In “Tradition and the Individual Talent,” Eliot tried to define what composition meant for him and insisted on the notion of tradition as a necessary constituent of the poet’s artistic awareness.
The “discourse” developed in most of his essays has led many readers to consider Eliot as a traditional modernist, attached to the past and to the monumental dimension of literature.
[…] what happens when a new work of art is created is something that happens simultaneously to all the works of art which preceded it.
The existing monuments form an ideal order among themselves, which is modified by the introduction of the new (the really new) work of art among them.

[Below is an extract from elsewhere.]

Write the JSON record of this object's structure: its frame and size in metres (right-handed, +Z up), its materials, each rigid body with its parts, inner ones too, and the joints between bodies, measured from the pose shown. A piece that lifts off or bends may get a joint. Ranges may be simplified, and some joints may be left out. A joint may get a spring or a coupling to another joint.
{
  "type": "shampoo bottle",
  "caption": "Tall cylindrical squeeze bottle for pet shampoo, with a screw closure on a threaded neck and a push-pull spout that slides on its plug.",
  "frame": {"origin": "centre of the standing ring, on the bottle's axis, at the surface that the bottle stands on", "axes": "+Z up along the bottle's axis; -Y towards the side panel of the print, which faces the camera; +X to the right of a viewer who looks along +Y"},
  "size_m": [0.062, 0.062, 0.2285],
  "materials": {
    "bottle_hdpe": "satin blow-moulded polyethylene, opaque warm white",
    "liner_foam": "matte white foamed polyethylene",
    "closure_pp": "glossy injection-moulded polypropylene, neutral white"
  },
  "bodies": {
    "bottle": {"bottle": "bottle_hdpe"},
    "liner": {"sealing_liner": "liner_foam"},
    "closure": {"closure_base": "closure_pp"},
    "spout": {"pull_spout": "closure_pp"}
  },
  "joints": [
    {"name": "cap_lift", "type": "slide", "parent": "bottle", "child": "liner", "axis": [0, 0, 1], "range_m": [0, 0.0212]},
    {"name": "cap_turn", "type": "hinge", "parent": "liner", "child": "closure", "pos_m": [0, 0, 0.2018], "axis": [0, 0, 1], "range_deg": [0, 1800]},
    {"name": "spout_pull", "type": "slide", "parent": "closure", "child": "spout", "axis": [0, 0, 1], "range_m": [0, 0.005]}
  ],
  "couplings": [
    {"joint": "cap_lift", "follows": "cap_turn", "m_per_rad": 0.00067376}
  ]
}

Composition is not only a reunion between the poet, his feelings his thoughts and the object he wants to create; it also includes the deep awareness of the literary works of the past and the felt necessity to constantly interact with them.
But such an interaction does not require the use of the openly discursive mode; it takes place in poetic writing itself.

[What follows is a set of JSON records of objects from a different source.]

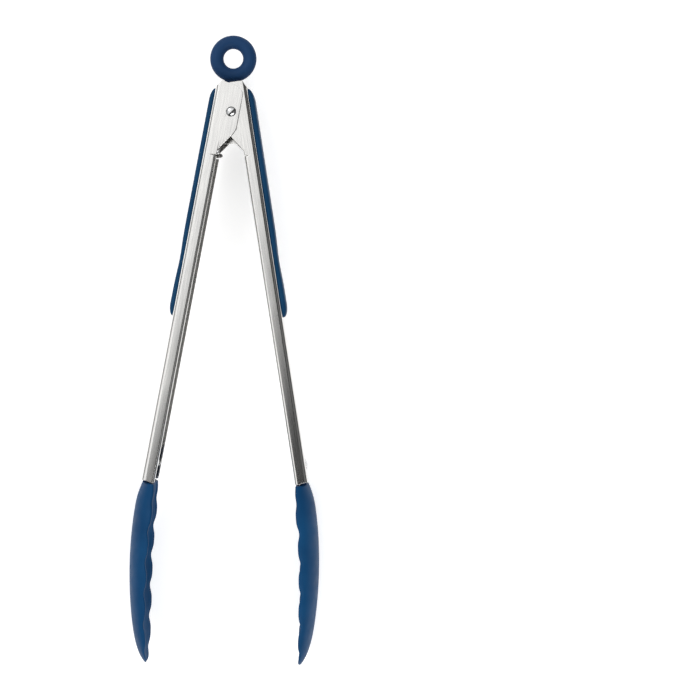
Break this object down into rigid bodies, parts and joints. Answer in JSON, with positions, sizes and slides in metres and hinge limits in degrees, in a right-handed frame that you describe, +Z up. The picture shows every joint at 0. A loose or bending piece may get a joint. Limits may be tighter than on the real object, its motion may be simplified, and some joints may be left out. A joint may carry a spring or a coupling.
{
  "type": "kitchen tongs",
  "caption": "Spring-loaded kitchen tongs: folded steel arms on a rivet, soft grips, pull ring that slides a lock strip, and scooped silicone-covered heads with scalloped edges.",
  "frame": {"origin": "under the middle of the whole object's box, on the surface that it lies on", "axes": "+Y along the tongs towards the pull ring, +X to the right, +Z up along the pivot rivet"},
  "size_m": [0.0924, 0.3062, 0.036],
  "materials": {
    "steel": "brushed along the arms",
    "polished_steel": "polished",
    "spring_steel": "drawn wire",
    "washer_plastic": "smooth",
    "nylon": "fine moulded grain",
    "silicone": "satin silicone",
    "soft_grip": "matt soft-touch"
  },
  "bodies": {
    "pivot": {"pivot_rivet": "polished_steel", "spacer_sleeve": "steel", "front_washer": "washer_plastic", "back_washer": "washer_plastic", "torsion_spring": "spring_steel"},
    "left_arm": {"left_arm": "steel", "left_grip_carrier": "nylon", "left_grip": "soft_grip", "left_head_core": "nylon", "left_head_cover": "silicone", "left_head_rivets": "polished_steel"},
    "right_arm": {"right_arm": "steel", "right_grip_carrier": "nylon", "right_grip": "soft_grip", "right_head_core": "nylon", "right_head_cover": "silicone", "right_head_rivets": "polished_steel"},
    "lock": {"lock_strip": "steel", "ring_core": "nylon", "pull_ring": "soft_grip", "ring_pin": "polished_steel"}
  },
  "joints": [
    {"name": "left_arm_swing", "type": "hinge", "parent": "pivot", "child": "left_arm", "pos_m": [0, 0.11457, 0.018], "axis": [0, 0, 1], "range_deg": [0, 7.6], "stiffness_Nm_per_rad": 1, "springref_deg": -28.65, "deforming": ["torsion_spring"]},
    {"name": "right_arm_swing", "type": "hinge", "parent": "pivot", "child": "right_arm", "pos_m": [0, 0.11457, 0.018], "axis": [0, 0, 1], "range_deg": [-7.6, 0]},
    {"name": "ring_slide", "type": "slide", "parent": "pivot", "child": "lock", "axis": [0, 1, 0], "range_m": [0, 0.008]}
  ],
  "couplings": [
    {"joint": "right_arm_swing", "follows": "left_arm_swing", "ratio": -1}
  ]
}
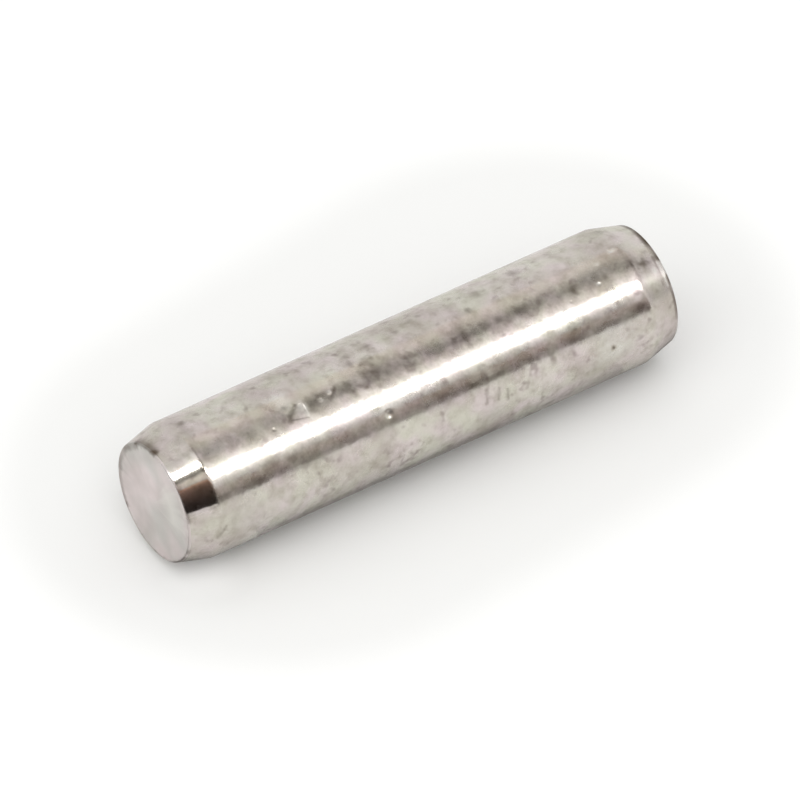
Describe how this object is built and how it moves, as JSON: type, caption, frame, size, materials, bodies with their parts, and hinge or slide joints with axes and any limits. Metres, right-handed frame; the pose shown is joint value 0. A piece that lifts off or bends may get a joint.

But why should the terms “theory” and “song” be antithetical?
If Eliot’s essays have largely contributed to his reputation as a critic, is it fair to separate “the man who [sings]” and “the mind which [thinks]”1, or to deny the existence of theory or aesthetic considerations as an undertone, or under-tune, of his poetry?

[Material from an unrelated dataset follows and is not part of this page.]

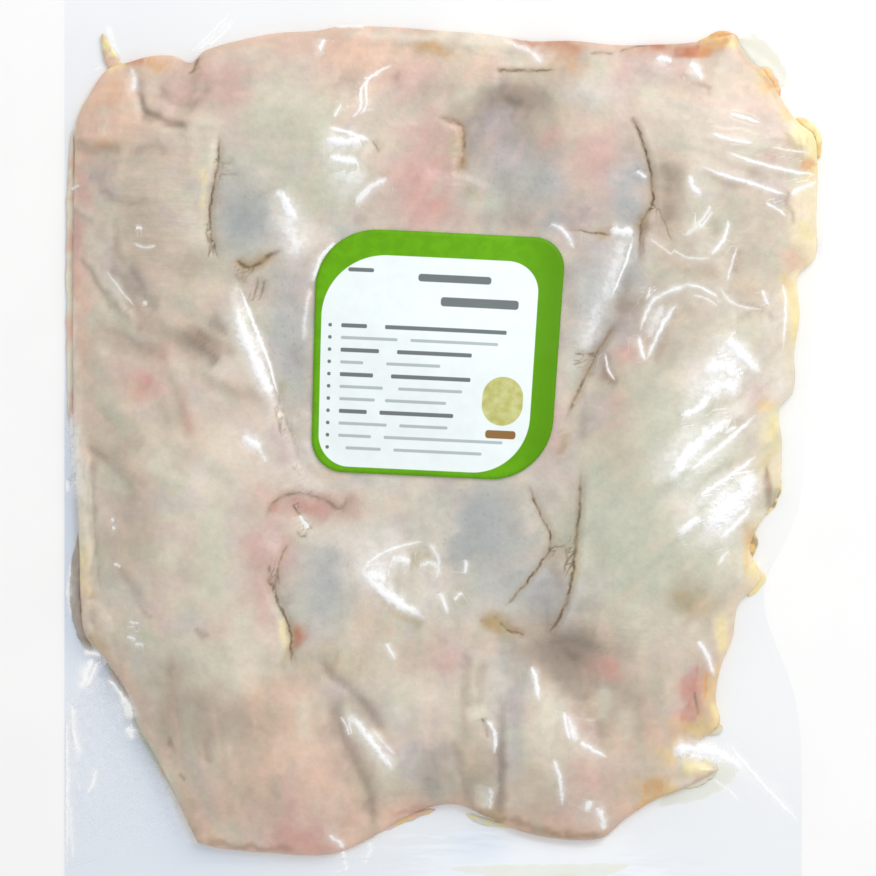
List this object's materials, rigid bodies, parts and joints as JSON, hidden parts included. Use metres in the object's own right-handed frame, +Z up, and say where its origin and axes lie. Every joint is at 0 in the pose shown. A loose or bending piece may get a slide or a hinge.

In “Tradition and the Individual Talent,” Eliot stresses the importance of the writer’s awareness of the past, of tradition and of the “historical sense,” “indispensable to anyone who would continue to be a poet beyond his twenty-fifth year”.
These remarks have contributed to build Eliot’s repute as a staunch defender of tradition: […] and the historical sense involves a perception, not only of the pastness of the past, but of its presence; the historical sense compels a man to write not merely with his own generation in his bones, but with a feeling that the whole of the literature of Europe from Homer and within it the whole of the literature of his own country has a simultaneous existence and composes a simultaneous order.